On February 24, 2011, the Company was named as defendants in Case Number 11000393CC filed in the Circuit Court of Martin County, Florida, by a limited liability company. The limited liability company is claiming that the Company owes $12,064, plus court costs and attorney’s fees under a lease agreement. The plaintiff is demanding that the court render judgment against the Company in the amount of $12,064, plus court costs and attorney’s fees pursuant to Section 720.305(1) of the Florida Statutes costs and other relief as the court deems just and proper. Management believes that the limited liability company was paid all of the fees owed to it under the lease agreement and the Company plans to mount a vigorous defense against this claim and is currently seeking all attorney’s fees and costs for what it sees as a spurious claim. The Company has presented proof of payment for all billed liabilities and believes that full payment was made. The Company has filed and will keep pending a motion for sanctions and dismissal of the cause of action. On February 21, 2013, both parties settled the matter with neither party making any admission of liability.

 

On March 2, 2010, the Company filed a complaint naming, Sean Murphy as a Defendant who formerly provided services as a captain, diver, and general laborer to the Company as a defendant in the Circuit Court of Hillsborough County, Florida case number 10-CA-004674. The lawsuit contains numerous counts against the defendant, including civil theft, breach of contract, libel and negligence.
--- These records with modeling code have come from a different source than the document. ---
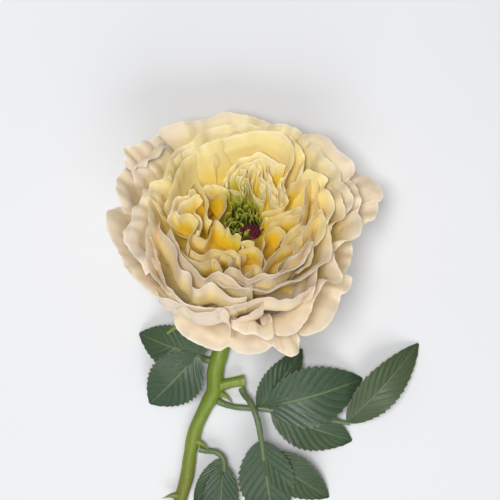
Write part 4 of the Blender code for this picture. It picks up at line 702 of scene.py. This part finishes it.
# %% [markdown]
# ## Where a petal is cream, gold or green
#
# The colour of these petals is not painted petal by petal. It follows the place: cream
# and a little pink where the petal saw the sun, yellow towards the heart, deep gold at
# the foot, and lime where the petals pass into the green eye; the lime reaches on into
# the folds at the front of the heart, where it is painted olive shade. Near the rim the
# petals are paler, partly their own colour and partly a painted highlight. Three
# numbers are worked out at every point and kept on the mesh for the material to read.

# %% The numbers behind the colour
# The green's reach runs down into the folds at the front of the heart, where it is painted olive shade inside the
# folds.
GREEN_MIDDLE, GREEN_REACH = np.array([0.0, 5.0]), np.array([9.0, 15.0])


def petal_tint(kind, layer, points, t, reach):
    """Warmth, greenness, and how near the rim is, at each point of a petal."""
    from_eye = np.linalg.norm(points[..., :2] - EYE, axis=-1)
    depth = (1 - t) * reach
    if kind == "guard":
        warmth = 0.05 + 0.25 * smooth_step(depth, 4, 40)
    elif layer == "front":
        middle_from_eye = np.linalg.norm(points[-1, :, :2].mean(axis=0) - EYE)
        warmth = 0.06 + 0.4 * smooth_step(depth, 1, 8) * smooth_step(middle_from_eye, 47, 39)
        warmth = warmth + 0.2 * smooth_step(from_eye, 36, 24)
    elif kind == "cup":
        warmth = 0.04 + 0.46 * smooth_step(from_eye, 43, 25) + 0.3 * smooth_step(depth, 3, 18)
    else:
        warmth = 0.26 + 0.22 * smooth_step(from_eye, 30, 14) + 0.75 * smooth_step(depth, 0.5, 9)
    in_green = np.linalg.norm((points[..., :2] - GREEN_MIDDLE) / GREEN_REACH, axis=-1)
    green = np.zeros_like(t) if kind in ("guard", "cup") else smooth_step(in_green, 1.15, 0.5)
    near_rim = smooth_step(depth, 1.0, 0.1)
    return np.stack([warmth, green, near_rim], -1)


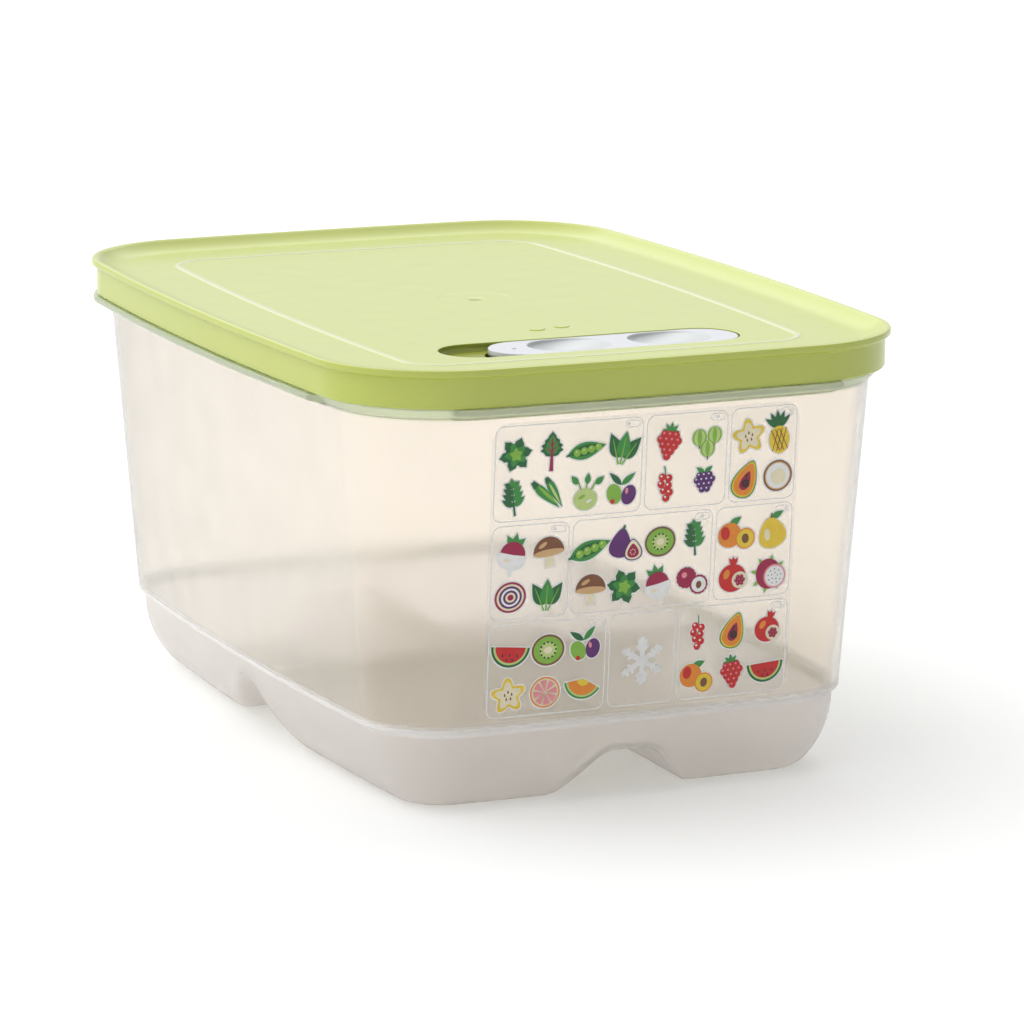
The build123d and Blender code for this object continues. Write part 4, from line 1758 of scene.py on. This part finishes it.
def make_world(stage):
    """Even white surround that is stronger on one side and plain white where it is seen."""
    world = bpy.data.worlds.new("studio")
    sky = ShaderNodes(world)
    direction = sky.put("TexCoord").outputs["Generated"]
    towards = sky.put("VectorMath", {0: direction, 1: GLOW_FROM}, operation="DOT_PRODUCT")
    low, high = [stage.surround * share for share in GLOW_SHARES]
    around = sky.ranged(towards.outputs["Value"], GLOW_START, 1.0, low, high)
    background = sky.nodes["Background"].inputs
    sky.feed(background["Color"], (1, 1, 1))
    sky.feed(background["Strength"], sky.ranged(sky.seen_directly(), 0.0, 1.0, around, 1.0))
    bpy.context.scene.world = world


def floor_material():
    """White floor that keeps the keeper's shadow."""
    material = bpy.data.materials.new("studio_floor")
    floor = ShaderNodes(material)
    floor.nodes.remove(floor.nodes["Principled BSDF"])
    through = floor.math(
        "MULTIPLY", floor.put("LightPath").outputs["Is Transmission Ray"], FLOOR_LIFT_THROUGH)
    lift = floor.math("MULTIPLY_ADD", floor.seen_directly(), FLOOR_LIFT, through)
    paint = floor.put("BsdfDiffuse", {"Color": (FLOOR_WHITE,) * 3})
    glow = floor.put("Emission", {"Strength": lift})
    both = floor.put("AddShader", {0: paint.outputs[0], 1: glow.outputs[0]})
    floor.feed(floor.nodes["Material Output"].inputs["Surface"], both.outputs[0])
    return material


def make_floor():
    mesh = bpy.data.meshes.new("floor")
    half = FLOOR_SIZE / 2
    corners = [(half * x, half * y, FLOOR_Z) for x, y in ((-1, -1), (1, -1), (1, 1), (-1, 1))]
    mesh.from_pydata(corners, [], [(0, 1, 2, 3)])
    mesh.materials.append(floor_material())
    floor = bpy.data.objects.new("floor", mesh)
    show(floor)


def make_key_light(stage):
    """One wide soft sun from behind and above."""
    data = bpy.data.lights.new("key", "SUN")
    data.energy = stage.key
    data.angle = KEY_ANGLE
    light = bpy.data.objects.new("key", data)
    light.rotation_euler = Vector(KEY_FROM).to_track_quat("Z", "Y").to_euler()
    show(light)


# Operators, one for each piece and one for the stage

class KEEPER_OT_container(bpy.types.Operator):
    """Build the clear container with its rim, finger grips, frosted foot tray and feet"""

    bl_idname = "mesh.keeper_container"
    bl_label = "Container"

    def execute(self, context):
        piece = finish_piece(
            container_mesh(), "clear_container", "container", "clear_plastic", clear_plastic())
        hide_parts("container")
        return {"FINISHED"}


class KEEPER_OT_lid(bpy.types.Operator):
    """Build the lid with its rolled lip, skirt, ridge, seal ring, vent well and arc marks"""

    bl_idname = "mesh.keeper_lid"
    bl_label = "Lid"

    def execute(self, context):
        colour = tuple(colours().lid)
        # The ridge is painted paler as a highlight
        share, added = RIDGE_HIGHLIGHT
        highlit_ridge = [share * part + added for part in colour]
        plastic = lime_plastic("lime_plastic", colour, LIME_ROUGHNESS)
        pale = lime_plastic("lime_plastic_ridge_highlight", highlit_ridge, RIDGE_ROUGHNESS)
        # The well and the gate pit are painted darker as shade
        well_shade = lime_plastic("lime_plastic_well_shade", tinted(colour, WELL_PAINTED_SHADE), WELL_ROUGHNESS)
        piece = finish_piece(lid_mesh(), "lime_lid", "lid", "lid_plastic", plastic, pale, well_shade)
        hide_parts("lid")
        finish_piece(arc_marks_mesh(), "lid_arc_marks", "lid", "lid_plastic", plastic)
        return {"FINISHED"}


class KEEPER_OT_slider(bpy.types.Operator):
    """Build the vent slider with its two thumb scoops, tongues and pip"""

    bl_idname = "mesh.keeper_slider"
    bl_label = "Vent slider"

    def execute(self, context):
        colour = tuple(colours().slider)
        plastic = white_plastic("white_plastic", colour)
        # The scoops are painted darker as shade
        hollow = white_plastic("white_plastic_scoop_shade", tinted(colour, SCOOP_PAINTED_SHADE))
        piece = finish_piece(
            slider_mesh(), "white_vent_slider", "slider", "slider_plastic", plastic, hollow)
        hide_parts("vent_slider")
        return {"FINISHED"}


class KEEPER_OT_chart(bpy.types.Operator):
    """Build the clear film on the front wall and the panels printed on it"""

    bl_idname = "mesh.keeper_chart"
    bl_label = "Chart"

    def execute(self, context):
        film = finish_piece(
            film_mesh(), "clear_chart_film", "container", "chart_film", chart_film())
        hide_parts("produce_chart_label")
        inks = {}
        for number, (name, *panel) in enumerate(PANELS):
            made = panel_print(number, *panel)
            for colour in made.inks:
                if colour not in inks:
                    inks[colour] = ink(colour)
            used = [inks[colour] for colour in made.inks]
            finish_piece(made.bm, name, "container", "chart_film", *used)
        return {"FINISHED"}


class KEEPER_OT_stage(bpy.types.Operator):
    """Set up the white floor, the soft light and the camera"""

    bl_idname = "scene.keeper_stage"
    bl_label = "Stage"

    def execute(self, context):
        stage = context.scene.keeper_stage
        make_floor()
        make_world(stage)
        make_key_light(stage)
        make_camera(stage)
        context.scene.view_settings.view_transform = "Standard"
        return {"FINISHED"}


class KEEPER_PT_panel(bpy.types.Panel):
    """Lists the keeper's pieces and settings"""

    bl_idname = "KEEPER_PT_panel"
    bl_label = "Produce Keeper"
    bl_space_type = "VIEW_3D"
    bl_region_type = "UI"
    bl_category = "Keeper"

    def draw(self, context):
        layout = self.layout
        for operator in OPERATORS:
            layout.operator(operator.bl_idname)
        for group in (sizes(), colours(), context.scene.keeper_stage):
            column = layout.column()
            for name in group.bl_rna.properties.keys():
                if name not in ("rna_type", "name"):
                    column.prop(group, name)


GROUPS = (KeeperSizes, KeeperColours, KeeperStage)
OPERATORS = (
    KEEPER_OT_container, KEEPER_OT_lid, KEEPER_OT_slider, KEEPER_OT_chart, KEEPER_OT_stage)
CLASSES = GROUPS + OPERATORS + (KEEPER_PT_panel,)


def register():
    for cls in CLASSES:
        bpy.utils.register_class(cls)
    bpy.types.Scene.keeper_sizes = PointerProperty(type=KeeperSizes)
    bpy.types.Scene.keeper_colours = PointerProperty(type=KeeperColours)
    bpy.types.Scene.keeper_stage = PointerProperty(type=KeeperStage)


def unregister():
    del bpy.types.Scene.keeper_sizes
    del bpy.types.Scene.keeper_colours
    del bpy.types.Scene.keeper_stage
    for cls in reversed(CLASSES):
        bpy.utils.unregister_class(cls)


def main():
    register()
    bpy.ops.mesh.keeper_container()
    bpy.ops.mesh.keeper_lid()
    bpy.ops.mesh.keeper_slider()
    bpy.ops.mesh.keeper_chart()
    bpy.ops.scene.keeper_stage()


if __name__ == "__main__":
    main()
On April 5, 2011, a jury in Hillsborough County, Florida found in favor of the Company and found that the defendant was responsible for $5,080,000 in compensatory damages. In 2012, the Company attempted to schedule a trial for the punitive damages, but the Court cancelled the trial due to scheduling of priority cases. The Company is currently seeking final entry of not only the judgment, but will be exercising collection matters against the Defendant. The Company intends to pursue collection, no matter the ability of the Defendant to pay.

 

The Company currently has litigation pending in Pinellas County, the Sixth Judicial Circuit, Civil Case No. 11-05539-Cl-19 naming as Defendants both an individual and a corporation controlled by the individual. The case is a collection case against the corporation for the balance of a promissory note due to the Company, and against the individual as a guarantor of the promissory note. The defendants have filed an answer in the nature of a general denial, certain affirmative defenses, and a singular counterclaim against the Company and its CEO, individually, alleging that the Company and its CEO were negligent in the use or maintenance of a vessel owned by the corporation, for which damages are sought in excess of $15,000. Seafarer’s legal counsel intends to argue that the Company’s CEO has been improperly individually joined in this action. The counterclaim allegations are being vigorously legally contested by both the Company and its CEO. Motion to strike and dismiss defenses and counterclaims are currently pending, legal discovery is ongoing, and the pleadings are not otherwise currently “at-issue” to schedule the action for trial. At the time of the filing of this form 10-Q, the Company’s motions have not been set for hearing and dispositions by the court.